Schouweiler: I think we have one more time. One more question.
Audience Member: Yeah, it’s a question specifically for James. I love your anti-profit model and that you’re trying to do something else. You’re trying to do something different, and I suppose it’s a romantic notion in a way, but how do you look forward to—I mean you’re bringing in people that you know, people you want to share that information with but long term what’s your sustainable model I feel like if you didn’t want to do anymore you and your partner, it would just dissolve. And I would feel betrayed if I was working for that. So it’s great on the one hand, how do you look forward with that?
McAnally: I think that’s an interesting question because it is completely kind of in the editor’s hands of that sustainability question. I think that ultimately we are attempting to build an alternative, you know, and talk about sort of alternative spaces and they do ebb and flow but some lasts. We’ve set it up to be profit agnostic is a way to think about it. We do bring in money at this point, we do start to sell ads, we do get some grants, things like that that can bring in I guess a question of sustainability within finance. I think the important thing for us is that as we return to it, that money will never dictate the model and I think that that’s the difference, and I think that in living in a community around working with an art world that is so saturated with profitability and kind of money changing the terms, essentially, of what is possible, that I think that—I think that there’s always a community that’s willing to keep that going, and I think that if it succeeds, something that I always go back to, it’s about the broader field and a broader way of working succeeding.

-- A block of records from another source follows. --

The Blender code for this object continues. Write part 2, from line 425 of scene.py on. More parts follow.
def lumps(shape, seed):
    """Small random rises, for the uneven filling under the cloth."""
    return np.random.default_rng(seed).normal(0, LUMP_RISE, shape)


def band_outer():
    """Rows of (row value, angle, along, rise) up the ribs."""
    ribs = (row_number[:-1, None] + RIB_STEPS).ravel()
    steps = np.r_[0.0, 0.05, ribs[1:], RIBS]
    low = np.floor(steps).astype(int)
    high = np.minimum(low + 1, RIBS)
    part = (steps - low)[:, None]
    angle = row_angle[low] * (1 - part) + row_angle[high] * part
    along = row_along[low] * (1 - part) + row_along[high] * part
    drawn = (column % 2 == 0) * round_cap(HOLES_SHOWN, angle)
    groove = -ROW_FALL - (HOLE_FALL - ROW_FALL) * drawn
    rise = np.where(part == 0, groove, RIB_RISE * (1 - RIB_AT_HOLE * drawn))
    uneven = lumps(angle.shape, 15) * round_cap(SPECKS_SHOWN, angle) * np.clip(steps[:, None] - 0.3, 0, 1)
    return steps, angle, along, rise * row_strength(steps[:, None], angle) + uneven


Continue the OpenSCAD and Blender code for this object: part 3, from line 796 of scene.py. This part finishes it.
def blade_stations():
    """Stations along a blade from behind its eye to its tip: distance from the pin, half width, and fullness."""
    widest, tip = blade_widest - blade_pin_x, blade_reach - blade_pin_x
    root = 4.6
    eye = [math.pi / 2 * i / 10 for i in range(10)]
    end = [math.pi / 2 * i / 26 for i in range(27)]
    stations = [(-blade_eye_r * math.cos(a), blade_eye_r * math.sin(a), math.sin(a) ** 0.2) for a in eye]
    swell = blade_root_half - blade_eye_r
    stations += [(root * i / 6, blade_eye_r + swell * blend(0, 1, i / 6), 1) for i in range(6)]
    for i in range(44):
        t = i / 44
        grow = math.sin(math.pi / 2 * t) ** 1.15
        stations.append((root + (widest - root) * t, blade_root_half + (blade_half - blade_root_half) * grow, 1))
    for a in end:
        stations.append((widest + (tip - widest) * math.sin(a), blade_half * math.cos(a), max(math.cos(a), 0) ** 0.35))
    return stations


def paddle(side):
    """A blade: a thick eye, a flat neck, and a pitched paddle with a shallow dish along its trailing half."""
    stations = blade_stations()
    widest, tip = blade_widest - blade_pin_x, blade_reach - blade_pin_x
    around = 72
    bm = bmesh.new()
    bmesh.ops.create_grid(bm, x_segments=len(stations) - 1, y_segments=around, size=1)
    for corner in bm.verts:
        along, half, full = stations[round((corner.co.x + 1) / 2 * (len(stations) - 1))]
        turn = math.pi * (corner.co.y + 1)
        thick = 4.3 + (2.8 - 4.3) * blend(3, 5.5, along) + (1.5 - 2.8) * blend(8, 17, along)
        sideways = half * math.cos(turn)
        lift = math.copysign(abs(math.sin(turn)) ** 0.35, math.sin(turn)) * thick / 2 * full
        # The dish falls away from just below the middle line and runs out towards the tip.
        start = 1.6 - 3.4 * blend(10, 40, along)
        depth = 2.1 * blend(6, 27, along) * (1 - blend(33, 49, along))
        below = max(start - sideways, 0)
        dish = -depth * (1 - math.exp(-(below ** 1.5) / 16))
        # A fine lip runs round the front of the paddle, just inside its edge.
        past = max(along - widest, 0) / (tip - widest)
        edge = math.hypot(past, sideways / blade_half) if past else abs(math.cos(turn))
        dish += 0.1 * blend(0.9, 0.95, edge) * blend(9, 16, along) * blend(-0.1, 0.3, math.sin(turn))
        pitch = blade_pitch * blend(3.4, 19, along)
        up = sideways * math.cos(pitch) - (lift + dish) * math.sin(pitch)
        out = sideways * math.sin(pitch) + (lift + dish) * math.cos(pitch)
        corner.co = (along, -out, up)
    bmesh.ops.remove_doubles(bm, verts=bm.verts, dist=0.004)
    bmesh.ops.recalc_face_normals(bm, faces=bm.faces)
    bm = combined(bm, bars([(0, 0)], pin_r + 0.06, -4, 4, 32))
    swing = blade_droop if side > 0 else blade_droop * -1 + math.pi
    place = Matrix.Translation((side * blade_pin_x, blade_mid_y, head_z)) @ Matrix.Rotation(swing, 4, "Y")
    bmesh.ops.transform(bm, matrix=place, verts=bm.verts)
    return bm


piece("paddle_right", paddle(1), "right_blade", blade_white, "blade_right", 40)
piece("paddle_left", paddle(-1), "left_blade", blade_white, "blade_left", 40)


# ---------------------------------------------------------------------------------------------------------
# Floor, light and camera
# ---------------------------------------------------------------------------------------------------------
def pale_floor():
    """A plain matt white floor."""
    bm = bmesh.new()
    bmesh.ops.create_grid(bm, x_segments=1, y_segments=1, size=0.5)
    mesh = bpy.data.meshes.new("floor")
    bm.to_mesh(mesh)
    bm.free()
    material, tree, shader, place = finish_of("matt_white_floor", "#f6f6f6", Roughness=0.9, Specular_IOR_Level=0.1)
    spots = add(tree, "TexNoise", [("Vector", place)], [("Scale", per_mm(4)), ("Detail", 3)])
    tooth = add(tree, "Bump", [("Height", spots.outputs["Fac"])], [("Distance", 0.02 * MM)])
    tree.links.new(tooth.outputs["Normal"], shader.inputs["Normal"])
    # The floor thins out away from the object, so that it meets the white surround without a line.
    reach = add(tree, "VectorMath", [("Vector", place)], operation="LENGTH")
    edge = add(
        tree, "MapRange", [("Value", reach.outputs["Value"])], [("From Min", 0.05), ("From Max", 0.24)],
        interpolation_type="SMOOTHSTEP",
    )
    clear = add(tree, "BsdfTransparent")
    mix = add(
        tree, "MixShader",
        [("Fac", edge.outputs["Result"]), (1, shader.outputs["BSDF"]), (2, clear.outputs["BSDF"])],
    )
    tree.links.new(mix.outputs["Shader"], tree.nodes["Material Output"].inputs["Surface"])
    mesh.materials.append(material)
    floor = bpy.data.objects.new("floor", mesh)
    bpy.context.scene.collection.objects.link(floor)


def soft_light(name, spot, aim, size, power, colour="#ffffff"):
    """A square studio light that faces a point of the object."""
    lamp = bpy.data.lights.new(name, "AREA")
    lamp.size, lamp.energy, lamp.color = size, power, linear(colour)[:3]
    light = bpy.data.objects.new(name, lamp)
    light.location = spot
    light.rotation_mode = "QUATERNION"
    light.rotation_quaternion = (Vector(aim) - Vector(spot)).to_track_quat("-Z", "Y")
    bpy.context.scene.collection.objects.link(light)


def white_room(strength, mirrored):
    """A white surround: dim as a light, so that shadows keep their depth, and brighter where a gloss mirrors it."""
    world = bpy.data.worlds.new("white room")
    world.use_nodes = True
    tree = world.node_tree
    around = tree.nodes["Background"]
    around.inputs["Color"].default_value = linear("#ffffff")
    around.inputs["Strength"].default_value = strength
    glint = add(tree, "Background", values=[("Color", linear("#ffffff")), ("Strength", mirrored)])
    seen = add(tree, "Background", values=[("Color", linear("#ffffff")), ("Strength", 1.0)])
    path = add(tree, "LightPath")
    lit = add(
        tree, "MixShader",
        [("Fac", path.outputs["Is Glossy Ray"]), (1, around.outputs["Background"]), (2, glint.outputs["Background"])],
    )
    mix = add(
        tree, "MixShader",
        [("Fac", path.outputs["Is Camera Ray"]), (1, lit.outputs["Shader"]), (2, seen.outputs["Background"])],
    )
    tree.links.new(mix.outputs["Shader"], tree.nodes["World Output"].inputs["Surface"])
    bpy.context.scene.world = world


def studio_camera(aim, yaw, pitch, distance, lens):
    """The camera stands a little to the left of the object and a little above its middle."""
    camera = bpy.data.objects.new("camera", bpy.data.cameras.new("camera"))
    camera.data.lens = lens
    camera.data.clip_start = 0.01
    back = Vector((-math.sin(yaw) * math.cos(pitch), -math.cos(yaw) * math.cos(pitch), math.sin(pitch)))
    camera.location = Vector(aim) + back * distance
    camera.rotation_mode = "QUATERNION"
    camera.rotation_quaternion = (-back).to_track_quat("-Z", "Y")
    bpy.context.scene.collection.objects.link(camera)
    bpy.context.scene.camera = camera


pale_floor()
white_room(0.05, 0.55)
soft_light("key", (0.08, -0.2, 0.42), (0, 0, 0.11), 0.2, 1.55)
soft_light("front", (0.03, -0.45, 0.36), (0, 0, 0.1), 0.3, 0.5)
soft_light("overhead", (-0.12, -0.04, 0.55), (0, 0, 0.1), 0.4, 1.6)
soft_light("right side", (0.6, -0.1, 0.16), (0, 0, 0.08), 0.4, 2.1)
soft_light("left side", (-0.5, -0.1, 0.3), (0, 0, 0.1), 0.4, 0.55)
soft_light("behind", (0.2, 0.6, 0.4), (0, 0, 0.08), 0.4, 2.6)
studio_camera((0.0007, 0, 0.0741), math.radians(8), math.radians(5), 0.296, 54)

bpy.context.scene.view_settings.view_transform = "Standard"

I think that that’s how I talk about it in terms of Temporary is if we last, then that’s one example, but if a kind of way of working takes hold, then that’s an entire different conversation and that’s something that I would be proud of and I think that sort of extends much beyond the kind of site itself is I think—I mean we’ve already seen a lot of sites start in response to what we’re doing, not exactly the same model but I think that we are we work with a lot of smaller publishers, there’s a recent partnership we had, we had like 30 Twitter followers or something but what they were doing was amazing and I think it made an audience but the fact is that it works both ways that we’re not the model, the example and if people contribute to our model that means they’re invested in the idea of it and the site itself is just an example of that, I think.
Schouweiler: Do you think sustainability is really always necessarily like—is that really—should that be the top objective in our minds? Is it enough to survive or should we embrace the idea that some publishing projects will have a natural life span and they’ll rise and maybe they’ll involve pay maybe they won’t. I think we get stuck in the idea of it’s got to live. We’ve got to make it survive.

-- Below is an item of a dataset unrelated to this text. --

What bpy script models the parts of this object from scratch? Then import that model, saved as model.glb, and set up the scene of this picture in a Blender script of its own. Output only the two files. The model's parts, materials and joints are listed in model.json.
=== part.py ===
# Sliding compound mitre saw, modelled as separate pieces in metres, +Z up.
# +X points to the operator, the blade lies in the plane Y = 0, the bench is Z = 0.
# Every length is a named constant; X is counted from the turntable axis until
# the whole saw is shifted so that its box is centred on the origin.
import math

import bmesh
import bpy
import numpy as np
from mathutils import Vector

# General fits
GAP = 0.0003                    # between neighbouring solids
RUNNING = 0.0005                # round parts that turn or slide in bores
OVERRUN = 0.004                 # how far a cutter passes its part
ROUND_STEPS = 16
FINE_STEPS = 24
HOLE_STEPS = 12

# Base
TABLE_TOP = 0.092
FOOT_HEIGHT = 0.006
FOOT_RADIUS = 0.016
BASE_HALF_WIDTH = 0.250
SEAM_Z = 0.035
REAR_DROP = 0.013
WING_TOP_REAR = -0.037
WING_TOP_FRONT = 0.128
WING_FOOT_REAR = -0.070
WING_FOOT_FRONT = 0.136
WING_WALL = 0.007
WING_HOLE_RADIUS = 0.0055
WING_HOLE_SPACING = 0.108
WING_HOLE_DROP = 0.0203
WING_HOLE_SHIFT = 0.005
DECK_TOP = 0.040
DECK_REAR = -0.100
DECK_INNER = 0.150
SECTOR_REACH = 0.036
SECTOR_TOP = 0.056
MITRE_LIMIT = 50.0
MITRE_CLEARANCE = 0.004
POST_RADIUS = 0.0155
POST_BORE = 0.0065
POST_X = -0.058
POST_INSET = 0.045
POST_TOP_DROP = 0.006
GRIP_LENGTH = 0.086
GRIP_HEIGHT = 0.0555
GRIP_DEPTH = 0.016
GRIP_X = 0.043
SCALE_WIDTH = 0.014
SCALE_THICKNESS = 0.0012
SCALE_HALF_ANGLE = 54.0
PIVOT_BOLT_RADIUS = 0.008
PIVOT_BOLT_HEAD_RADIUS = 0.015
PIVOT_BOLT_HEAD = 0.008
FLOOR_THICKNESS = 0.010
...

McAnally: I think that’s why everybody becomes a nonprofit. If you start to bring in that term, you just think that you necessarily have to go down a certain path that it is sustainable, that it is a broader community is responsible for it.
Schouweiler: The Internet in particular seems antithetical sometimes to the idea of indefinite project. It really seems to have projects that have a life span and can rise and go away. Do you guys have questions for each other? Is there anything we didn’t cover? A lot. Optimism. I don’t think anybody up here is saying the sky is falling.
Miranda: I wouldn’t do anything else. I wouldn’t do anything else.